Wet Storage Stain

Wet Storage Stain

Wet storage stain describes the white, generally powder-like substance that can form on the surface of a galvanized article. It is a type of zinc corrosion. It is called wet storage stain because it occurs when a fresh zinc surface is stored in a wet environment with limited oxygen and carbon dioxide sources; the restriction in the air is usually due to the items being stacked on one another or otherwise stored in close quarters. This type of corrosion does not usually occur to zinc surfaces that have had time to form their normal layers of corrosion protection. It is found most often on stacked and bundled items, such as galvanized sheets, plates, angles, bars, and pipes.

In Chemistry

Wet storage stain is a white, crumbly, and porous substance that is a mixture of three chemical compounds: 2ZnCO3·3Zn(OH)2, ZnO, and β-Zn(OH)2. Underneath the white coating is usually a dark gray surface. White spots resulting from storage, mainly basic zinc oxide resulting from storage in damp conditions after galvanization, do not constitute grounds for rejection either. The corrosion product is very voluminous; it is approximately 100 times greater in volume than the zinc consumed.

Wet storage stain only occurs in situations where there is a lack of oxygen or carbon dioxide because it usually forms zinc oxide and zinc hydroxide in open-air environments. Wet storage stain does not affect the quality or the useful life of galvanized materials and it disappears spontaneously after a while with exposure to air. It does tarnish the material.

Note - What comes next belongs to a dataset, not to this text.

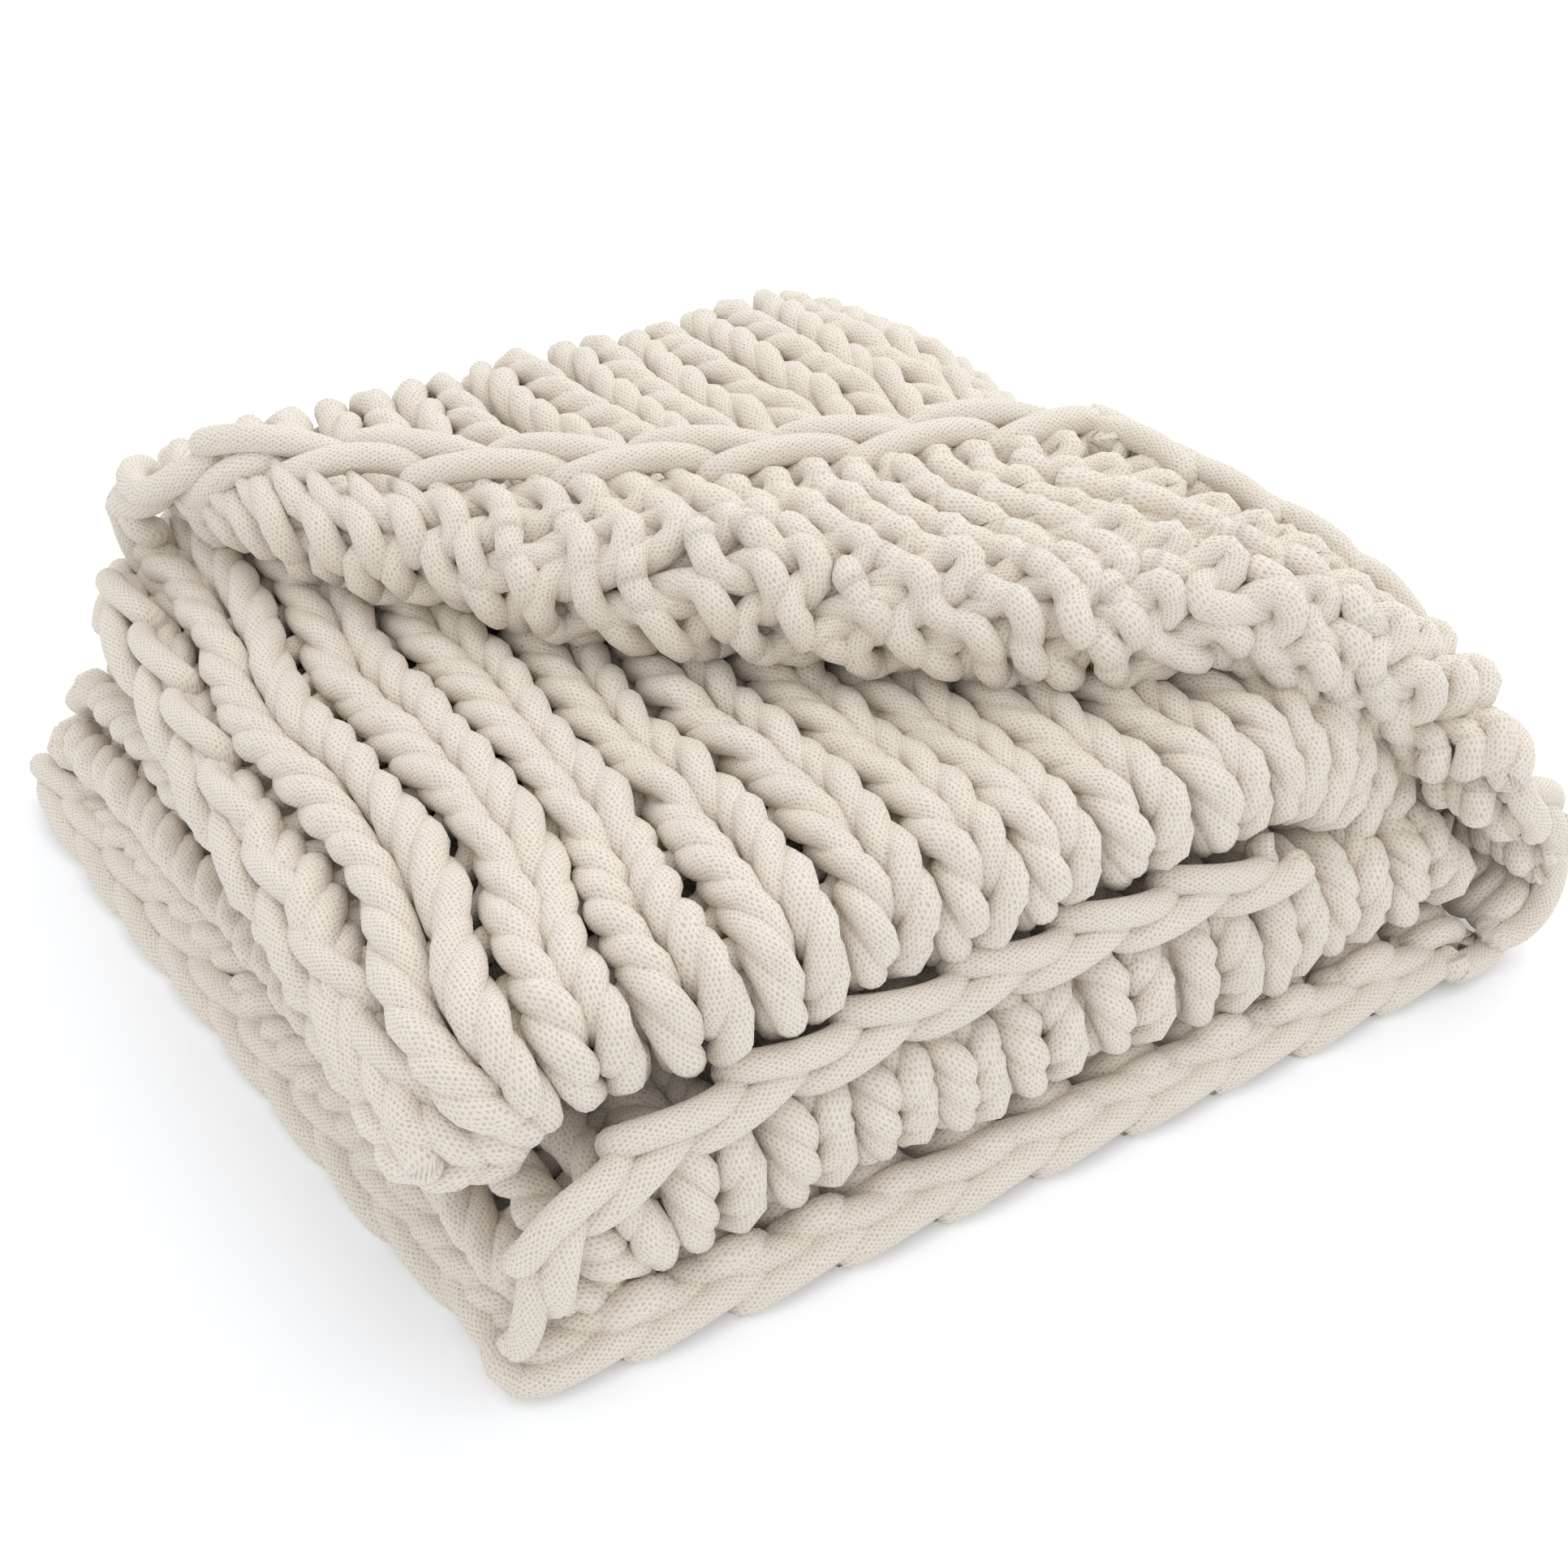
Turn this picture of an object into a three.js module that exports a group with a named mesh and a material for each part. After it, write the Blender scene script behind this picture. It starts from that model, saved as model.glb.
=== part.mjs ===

Pic: removed in the galvanized coating to form the zinc patina


Medium and heavy wet storage stain must be removed in order for the galvanized coating to form the zinc patina, otherwise, the service life of the zinc coating and underlying steel can be affected. To stop the corrosion from continuing the object just needs to be aired out to remove any moisture and allow the normal layer of protection to form. When the material is exposed to air, the protective sink patina forms gradually, and most or all of the wet storage stain will disappear in time. Washing and a wire brush will remove most of the corrosion. For complete removal, 10% acetic acid or a mixture of polishing chalk and 20–40% NaOH can be used.


Treatment of wet storage stain begins with drying the galvanized surface. As long as water remains on the zinc surface and airflow is limited, the corrosion mechanism responsible for wet storage stain will continue and can damage the zinc coating and underlying steel. Wet storage stain can be prevented for a limited amount of time by coating in light oil, chromate conversion coatings, or phosphate conversion coatings. A more permanent solution is to paint the surface. The extent of the damage caused by wet storage stain depends on the duration of exposure to retained moisture with little airflow over the galvanized coating.